What is Boris Johnson’s three-tier coronavirus lockdown plan?

By Harriet Piercy

Published Oct 13, 2020 at 11:10 AM

Reading time: 3 minutes

2020 has been a year of incredible lows, as well as highs. Hundreds of thousands of people volunteered to help their neighbours and those in need, the weekly clap for carers brought communities together, and tens of millions complied with the government’s instructions to combat the spread of COVID-19. The first lockdown deprived millions of their basic liberties, and most were left in uncertainty when it came to obeying rules and understanding the global pandemic.

Now, as winter approaches, seemingly so does the rise of another COVID-19 wave. That’s why UK Prime Minister Boris Johnson addressed the House of Commons last evening on Monday 12 October from Downing Street. But what exactly did he explain in his new coronavirus briefing? What does the three-tier lockdown consist of? Here’s everything you need to know.

What is the three-tier lockdown system?

Boris Johnson announced a new three-tier system of restrictions designed to simplify what had become a confusing mix-match of targeted lockdowns across the UK. While the first tier basically duplicates the country’s most recent restrictions, the second tier restricts people from different households from socialising together, and the third—the one just imposed in Liverpool—shuts pubs, gyms and other nonessential businesses. Schools and offices, however, will be able to remain open.

“We don’t want to go back to another national lockdown,” Johnson declared in Parliament. But with coronavirus cases rising rapidly and more people now hospitalised with the virus than in March, he said it was time for more draconian restrictions.

The Prime Minister’s move to order the closure of pubs and bars in Liverpool angered local officials, who say they were cut out of the government’s deliberations, and laid bare how a second wave of infections is afflicting England’s North far more seriously than London or the rest of the South. In other words, the rigours of this latest campaign are being felt unevenly: 2.4 million people in Liverpool and its suburbs face tough new restrictions while for now, life in London goes on more or less ‘normally’.

Some health experts have already criticised the latest measures, saying they would neither stamp out the virus nor shield the economy from damage.

What are the restrictions in the three different tiers?

Areas with the lowest rates of infection will be placed in Tier One. They will face the basic national rules currently in force including: pubs, bars and restaurants will have to close at 10 p.m. and the rule of six (number of people who can meet up) applies both indoors and outdoors.

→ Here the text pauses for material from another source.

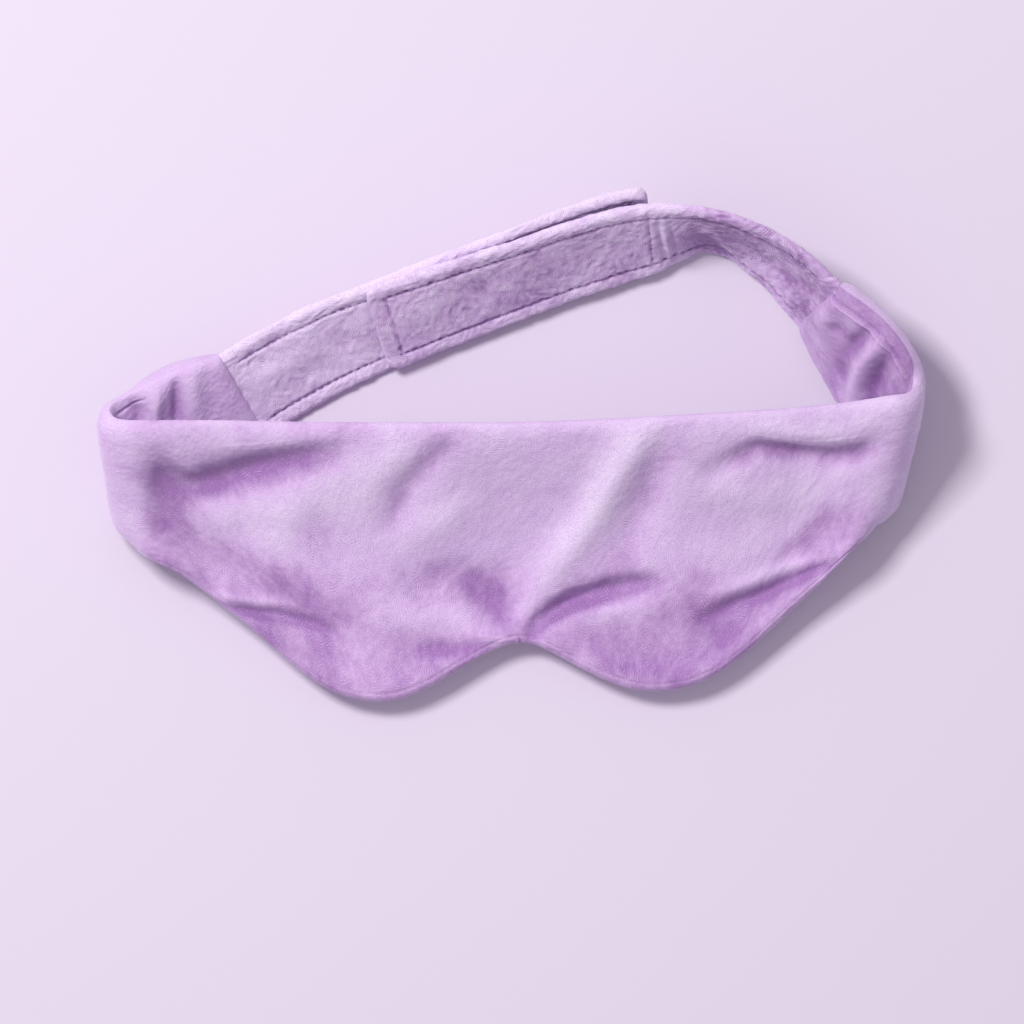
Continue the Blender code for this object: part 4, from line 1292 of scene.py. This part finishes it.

Areas in Tier Two face an extra level of restrictions, which includes: no mixing between different households indoors as well as the rule of six, which continues outdoors. Most areas of England that are already subject to local restrictions will be placed in Tier Two, although some places will face additional restrictions too.

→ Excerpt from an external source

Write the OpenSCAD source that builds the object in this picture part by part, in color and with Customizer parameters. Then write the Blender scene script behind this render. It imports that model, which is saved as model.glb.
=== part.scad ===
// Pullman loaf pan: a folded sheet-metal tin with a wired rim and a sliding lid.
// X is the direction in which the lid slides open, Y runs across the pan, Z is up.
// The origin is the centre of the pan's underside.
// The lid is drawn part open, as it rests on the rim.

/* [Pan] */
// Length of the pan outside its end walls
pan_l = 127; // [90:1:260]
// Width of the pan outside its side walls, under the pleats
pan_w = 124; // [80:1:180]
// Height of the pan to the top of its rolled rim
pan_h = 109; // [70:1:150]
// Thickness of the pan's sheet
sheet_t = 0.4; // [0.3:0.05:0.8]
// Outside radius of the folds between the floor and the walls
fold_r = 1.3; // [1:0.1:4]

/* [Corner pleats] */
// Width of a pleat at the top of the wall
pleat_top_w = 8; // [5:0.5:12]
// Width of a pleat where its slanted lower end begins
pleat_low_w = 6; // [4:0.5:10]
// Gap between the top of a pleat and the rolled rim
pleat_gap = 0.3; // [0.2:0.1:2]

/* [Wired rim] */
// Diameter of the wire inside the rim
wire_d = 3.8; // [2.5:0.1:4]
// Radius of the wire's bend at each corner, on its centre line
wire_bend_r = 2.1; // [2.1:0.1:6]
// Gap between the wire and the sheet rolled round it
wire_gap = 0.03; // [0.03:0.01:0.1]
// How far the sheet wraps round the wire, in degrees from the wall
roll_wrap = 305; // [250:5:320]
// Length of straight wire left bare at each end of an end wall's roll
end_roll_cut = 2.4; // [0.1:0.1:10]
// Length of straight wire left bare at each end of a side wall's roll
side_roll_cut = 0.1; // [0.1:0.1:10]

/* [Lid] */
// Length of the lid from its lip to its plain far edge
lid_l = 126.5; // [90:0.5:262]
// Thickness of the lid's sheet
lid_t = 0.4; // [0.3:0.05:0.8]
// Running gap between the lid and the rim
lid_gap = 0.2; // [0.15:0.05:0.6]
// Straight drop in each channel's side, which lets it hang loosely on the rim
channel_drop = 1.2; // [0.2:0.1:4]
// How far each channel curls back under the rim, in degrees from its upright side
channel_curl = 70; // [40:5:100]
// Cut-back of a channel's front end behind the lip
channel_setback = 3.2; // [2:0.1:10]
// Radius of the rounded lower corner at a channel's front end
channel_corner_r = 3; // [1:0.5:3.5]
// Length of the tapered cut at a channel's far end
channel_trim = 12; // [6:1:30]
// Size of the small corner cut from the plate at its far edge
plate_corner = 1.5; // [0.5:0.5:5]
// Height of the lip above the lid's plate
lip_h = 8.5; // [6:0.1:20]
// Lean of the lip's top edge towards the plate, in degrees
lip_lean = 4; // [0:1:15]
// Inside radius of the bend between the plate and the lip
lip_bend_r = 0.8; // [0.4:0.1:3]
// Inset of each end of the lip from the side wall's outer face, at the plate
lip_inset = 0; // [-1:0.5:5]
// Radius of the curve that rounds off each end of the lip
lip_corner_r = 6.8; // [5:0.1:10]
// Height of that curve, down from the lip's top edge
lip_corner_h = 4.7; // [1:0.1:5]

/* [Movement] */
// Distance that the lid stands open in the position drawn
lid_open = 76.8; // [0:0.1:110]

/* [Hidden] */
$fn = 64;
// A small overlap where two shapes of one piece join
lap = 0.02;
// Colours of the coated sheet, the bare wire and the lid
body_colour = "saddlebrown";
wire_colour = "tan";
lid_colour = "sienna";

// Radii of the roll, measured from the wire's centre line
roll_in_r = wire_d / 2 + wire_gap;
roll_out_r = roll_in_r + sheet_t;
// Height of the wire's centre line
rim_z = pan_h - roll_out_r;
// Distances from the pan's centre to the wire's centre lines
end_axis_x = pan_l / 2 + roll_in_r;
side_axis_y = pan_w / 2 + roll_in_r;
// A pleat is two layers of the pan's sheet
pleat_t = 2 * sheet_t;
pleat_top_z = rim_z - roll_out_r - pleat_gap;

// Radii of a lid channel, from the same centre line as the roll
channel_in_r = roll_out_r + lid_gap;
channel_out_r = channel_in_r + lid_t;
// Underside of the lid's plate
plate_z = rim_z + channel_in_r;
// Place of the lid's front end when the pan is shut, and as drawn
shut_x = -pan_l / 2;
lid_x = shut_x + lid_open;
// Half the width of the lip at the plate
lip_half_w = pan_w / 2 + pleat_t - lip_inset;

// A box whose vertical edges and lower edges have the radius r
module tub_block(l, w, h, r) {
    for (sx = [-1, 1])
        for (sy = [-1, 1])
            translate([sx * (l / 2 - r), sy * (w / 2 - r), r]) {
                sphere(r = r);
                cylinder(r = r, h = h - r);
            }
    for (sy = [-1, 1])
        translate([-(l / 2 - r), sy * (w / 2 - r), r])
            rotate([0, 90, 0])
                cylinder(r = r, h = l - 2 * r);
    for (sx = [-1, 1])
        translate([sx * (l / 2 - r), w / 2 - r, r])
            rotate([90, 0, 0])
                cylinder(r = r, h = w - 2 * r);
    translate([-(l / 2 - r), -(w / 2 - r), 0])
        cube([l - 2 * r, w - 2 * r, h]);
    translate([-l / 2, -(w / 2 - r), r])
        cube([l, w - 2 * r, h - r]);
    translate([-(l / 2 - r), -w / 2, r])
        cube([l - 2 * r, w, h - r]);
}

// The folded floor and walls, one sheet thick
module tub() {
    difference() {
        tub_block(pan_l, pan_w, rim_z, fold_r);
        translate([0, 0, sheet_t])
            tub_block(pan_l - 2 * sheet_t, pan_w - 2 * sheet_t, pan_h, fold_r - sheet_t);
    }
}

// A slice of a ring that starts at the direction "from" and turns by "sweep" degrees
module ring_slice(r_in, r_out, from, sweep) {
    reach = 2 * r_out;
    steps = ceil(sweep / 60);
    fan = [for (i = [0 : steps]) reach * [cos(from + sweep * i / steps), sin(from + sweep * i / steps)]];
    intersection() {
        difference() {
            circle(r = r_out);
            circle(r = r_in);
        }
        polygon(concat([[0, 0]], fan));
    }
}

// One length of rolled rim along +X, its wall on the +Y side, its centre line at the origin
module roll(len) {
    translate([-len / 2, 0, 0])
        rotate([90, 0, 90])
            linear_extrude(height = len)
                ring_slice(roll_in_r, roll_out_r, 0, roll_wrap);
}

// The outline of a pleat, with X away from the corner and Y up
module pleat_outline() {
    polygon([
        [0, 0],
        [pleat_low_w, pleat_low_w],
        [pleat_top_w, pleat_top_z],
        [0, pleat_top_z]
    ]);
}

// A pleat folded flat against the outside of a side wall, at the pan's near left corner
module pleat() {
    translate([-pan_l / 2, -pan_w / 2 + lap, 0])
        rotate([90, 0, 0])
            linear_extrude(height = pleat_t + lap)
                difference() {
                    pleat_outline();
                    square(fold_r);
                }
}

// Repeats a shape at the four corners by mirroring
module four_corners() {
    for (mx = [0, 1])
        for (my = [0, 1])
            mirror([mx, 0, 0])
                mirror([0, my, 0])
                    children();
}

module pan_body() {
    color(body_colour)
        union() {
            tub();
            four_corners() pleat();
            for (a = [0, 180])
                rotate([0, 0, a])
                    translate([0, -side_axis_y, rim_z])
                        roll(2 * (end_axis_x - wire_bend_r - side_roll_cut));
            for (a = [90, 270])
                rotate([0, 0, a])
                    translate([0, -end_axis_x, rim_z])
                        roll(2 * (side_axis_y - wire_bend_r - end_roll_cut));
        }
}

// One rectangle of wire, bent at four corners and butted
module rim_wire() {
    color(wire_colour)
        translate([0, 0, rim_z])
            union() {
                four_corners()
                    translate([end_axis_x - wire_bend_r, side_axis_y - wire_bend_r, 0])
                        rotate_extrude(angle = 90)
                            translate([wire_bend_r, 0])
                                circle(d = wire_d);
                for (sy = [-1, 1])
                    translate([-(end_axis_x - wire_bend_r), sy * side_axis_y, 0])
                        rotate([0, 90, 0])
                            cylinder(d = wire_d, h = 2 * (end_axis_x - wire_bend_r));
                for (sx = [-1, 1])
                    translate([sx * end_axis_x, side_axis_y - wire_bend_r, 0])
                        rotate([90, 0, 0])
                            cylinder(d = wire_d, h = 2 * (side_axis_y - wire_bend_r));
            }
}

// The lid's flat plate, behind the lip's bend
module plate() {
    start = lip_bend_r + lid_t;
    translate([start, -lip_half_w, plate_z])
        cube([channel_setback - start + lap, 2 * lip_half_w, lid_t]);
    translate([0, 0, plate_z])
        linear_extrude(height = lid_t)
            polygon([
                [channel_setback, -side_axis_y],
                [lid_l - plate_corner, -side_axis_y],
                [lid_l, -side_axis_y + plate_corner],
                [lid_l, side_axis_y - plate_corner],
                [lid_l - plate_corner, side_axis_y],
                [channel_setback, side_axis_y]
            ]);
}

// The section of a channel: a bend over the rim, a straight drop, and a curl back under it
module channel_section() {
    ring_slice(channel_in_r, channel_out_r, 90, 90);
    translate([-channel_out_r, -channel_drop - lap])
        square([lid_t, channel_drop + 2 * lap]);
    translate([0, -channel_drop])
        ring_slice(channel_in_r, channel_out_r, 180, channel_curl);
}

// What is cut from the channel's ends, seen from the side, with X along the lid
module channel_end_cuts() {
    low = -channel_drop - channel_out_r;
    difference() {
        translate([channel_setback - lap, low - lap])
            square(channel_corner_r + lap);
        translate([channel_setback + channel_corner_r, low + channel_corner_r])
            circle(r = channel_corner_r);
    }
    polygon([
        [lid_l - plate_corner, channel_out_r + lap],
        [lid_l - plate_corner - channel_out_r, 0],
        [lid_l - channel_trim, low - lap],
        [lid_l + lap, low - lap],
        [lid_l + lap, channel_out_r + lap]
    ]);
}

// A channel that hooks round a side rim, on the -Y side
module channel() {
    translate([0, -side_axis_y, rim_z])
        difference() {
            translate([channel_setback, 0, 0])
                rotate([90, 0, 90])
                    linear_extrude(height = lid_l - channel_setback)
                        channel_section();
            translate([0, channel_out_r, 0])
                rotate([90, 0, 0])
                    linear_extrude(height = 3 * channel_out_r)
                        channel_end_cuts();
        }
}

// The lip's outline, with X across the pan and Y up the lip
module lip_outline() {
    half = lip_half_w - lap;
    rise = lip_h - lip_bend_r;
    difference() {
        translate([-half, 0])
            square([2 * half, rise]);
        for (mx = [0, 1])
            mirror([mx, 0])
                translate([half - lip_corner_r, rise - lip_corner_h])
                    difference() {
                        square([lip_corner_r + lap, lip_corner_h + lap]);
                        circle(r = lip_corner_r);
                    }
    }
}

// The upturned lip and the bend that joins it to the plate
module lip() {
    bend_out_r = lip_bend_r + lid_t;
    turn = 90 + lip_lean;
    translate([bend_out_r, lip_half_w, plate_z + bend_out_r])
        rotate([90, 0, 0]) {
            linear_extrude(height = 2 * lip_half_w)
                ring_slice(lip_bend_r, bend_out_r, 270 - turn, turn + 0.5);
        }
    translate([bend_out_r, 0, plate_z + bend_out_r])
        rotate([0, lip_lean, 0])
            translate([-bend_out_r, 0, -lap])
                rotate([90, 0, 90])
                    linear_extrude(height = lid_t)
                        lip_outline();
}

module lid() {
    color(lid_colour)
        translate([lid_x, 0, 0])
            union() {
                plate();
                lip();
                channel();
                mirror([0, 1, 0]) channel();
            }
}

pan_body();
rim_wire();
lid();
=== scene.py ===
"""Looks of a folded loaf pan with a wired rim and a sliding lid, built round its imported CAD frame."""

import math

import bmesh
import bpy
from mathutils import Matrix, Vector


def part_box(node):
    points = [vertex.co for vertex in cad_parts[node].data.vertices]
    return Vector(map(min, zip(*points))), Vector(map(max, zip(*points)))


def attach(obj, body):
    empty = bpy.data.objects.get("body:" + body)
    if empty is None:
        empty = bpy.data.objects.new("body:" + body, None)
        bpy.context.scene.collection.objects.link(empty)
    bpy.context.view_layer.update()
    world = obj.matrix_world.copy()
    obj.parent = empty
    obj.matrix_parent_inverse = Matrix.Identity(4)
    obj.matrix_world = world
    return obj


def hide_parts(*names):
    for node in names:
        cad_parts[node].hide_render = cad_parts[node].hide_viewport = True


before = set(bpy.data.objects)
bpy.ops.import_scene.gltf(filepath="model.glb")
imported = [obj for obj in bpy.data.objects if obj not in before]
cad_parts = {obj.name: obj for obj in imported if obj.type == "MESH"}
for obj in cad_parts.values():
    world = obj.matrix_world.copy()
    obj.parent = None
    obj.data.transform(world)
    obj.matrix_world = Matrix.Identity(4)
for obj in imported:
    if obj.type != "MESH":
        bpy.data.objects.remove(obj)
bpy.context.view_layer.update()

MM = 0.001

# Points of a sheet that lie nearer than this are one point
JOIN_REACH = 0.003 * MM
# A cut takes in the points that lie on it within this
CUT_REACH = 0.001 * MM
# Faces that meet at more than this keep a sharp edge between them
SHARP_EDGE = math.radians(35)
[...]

The areas in Tier Two are Cheshire, Greater Manchester, Derbyshire, Lancashire, West Yorkshire, South Yorkshire, North East, Tees Valley, West Midlands, Leicester, Nottingham.

The highest level of restrictions are in Tier Three. Areas where transmission is rising most rapidly will be placed in this tier. The government will work with local councils on the additional measures for each area. Johnson said the Liverpool City Region (Liverpool, Knowsley, Sefton, Wirral, St Helens and Halton), which is currently the only area facing Tier Three restrictions, will have the following restrictions from Wednesday 14 October: pubs and bars will be closed (except where serving substantial meals), households cannot mix indoors or outdoors, gyms, leisure centres, betting shops and casinos will also close although shops, schools and universities will remain open.

The virus is roaring back across much of Europe, where countries are reporting daily cases comparable to those of the pandemic’s first peaks—and sometimes far beyond. Britain recorded over 15,000 cases on Saturday 10 October alone. France is weighing the possibility of local lockdowns as the country battles a second wave. In Spain, the federal government has used emergency powers to enforce a partial lockdown in Madrid, despite protests. Even Germany, much praised for its testing and contact-tracing capabilities, has reported a rise in infections this month.

Public trust in the government’s ability to lead the UK safely and effectively has wavered since mid-May, and it is understandably irritating to be told that we are all in this together, however, no matter how confusing the government’s decisions may be, we really are all in this together, on a global scale.

May we all steer clear of the top tier, but if not, we’ll be thinking about you today.